The U.S. Supreme Court ruled Thursday that the Trump administration cannot carry out its plan to shut down the Deferred Action for Childhood Arrivals program (DACA), which has allowed nearly 700,000 young people, known as Dreamers, who came to the United States as children, to live and work in the United States.
In a 5-4 decision, the Court held that the administration failed to “provide a reasoned explanation for its action”, leaving the program alive for now. The Court’s decision is a big legal defeat to Trump on the issue of immigration, and is a win for immigrants who will not have their lives immediately interrupted.
“We still need a permanent solution for our dreamers who are constantly trying to pursue the American Dream,” Jocelyn Casanova said. “It felt amazing to not be in limbo after walking down this path and not knowing where you would end up. Happiness is an understatement, especially during this uncertain time where we have a pandemic still going on, and our Black Lives Matter brothers are voicing their concerns with the justice system. Change is happening, and we should still continue to have these conversations as well as continue to count our blessings.”
Casanova is one of about 24,000 DACA holders who live in North Carolina, and among the 700,000 or so recipients nationwide. She said she is grateful to be in the U.S. and wants to continue to go to school, work and contribute to her community.
DACA is a temporary fix for recipients of the program, who don’t otherwise have a permanent path to U.S. citizenship. Last June, the U.S. House passed legislation that would safeguard the program and provide a pathway to citizenship. The bill has not been taken up in the U.S. Senate.
Still, the Supreme Court news from Thursday brought many people comfort this week.

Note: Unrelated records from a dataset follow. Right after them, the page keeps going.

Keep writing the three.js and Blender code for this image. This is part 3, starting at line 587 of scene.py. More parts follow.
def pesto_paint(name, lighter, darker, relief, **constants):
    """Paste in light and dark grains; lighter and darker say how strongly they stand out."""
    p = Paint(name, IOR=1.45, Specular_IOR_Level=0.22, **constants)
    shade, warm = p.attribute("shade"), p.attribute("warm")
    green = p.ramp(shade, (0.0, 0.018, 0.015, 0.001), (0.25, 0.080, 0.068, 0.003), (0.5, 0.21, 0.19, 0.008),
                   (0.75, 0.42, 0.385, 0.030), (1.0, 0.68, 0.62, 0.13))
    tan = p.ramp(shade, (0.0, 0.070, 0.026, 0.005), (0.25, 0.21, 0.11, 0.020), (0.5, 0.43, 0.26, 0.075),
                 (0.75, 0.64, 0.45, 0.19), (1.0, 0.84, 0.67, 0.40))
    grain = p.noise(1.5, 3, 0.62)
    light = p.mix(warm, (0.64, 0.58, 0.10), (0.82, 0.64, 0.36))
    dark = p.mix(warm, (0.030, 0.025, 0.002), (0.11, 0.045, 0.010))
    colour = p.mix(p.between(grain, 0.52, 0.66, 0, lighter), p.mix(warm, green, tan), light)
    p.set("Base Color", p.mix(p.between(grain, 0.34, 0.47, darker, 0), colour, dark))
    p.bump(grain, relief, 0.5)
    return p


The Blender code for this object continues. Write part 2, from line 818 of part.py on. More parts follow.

Since 2017, Trump has attempted to dismantle the Obama administration’s program that deferred deportation in response to the failure of Congress to pass legislation to protect Dreamers.
Last January, Trump demanded a $5.7 billion fund for a border wall in exchange for temporary protections for Dreamers — the shutdown ended with no border wall funding and no legislation on DACA.
For now, more than 24,230 Dreamers out of 700,000 across the country, will remain protected in North Carolina.
The Trump administration has repeatedly attacked immigrants through any means, including increased detention, deportation of immigrants, and separating thousands of children from their parents at the southern border.
While the ruling results in a temporary pause on deportation of Dreamers, the Supreme Court has left open other ways for the Trump administration to end the program, but it must provide adequate reasoning for doing so.
As the Trump administration continues to undermine vulnerable populations, we must continue to fight for protections and equal rights for all of our families, neighbors, and communities.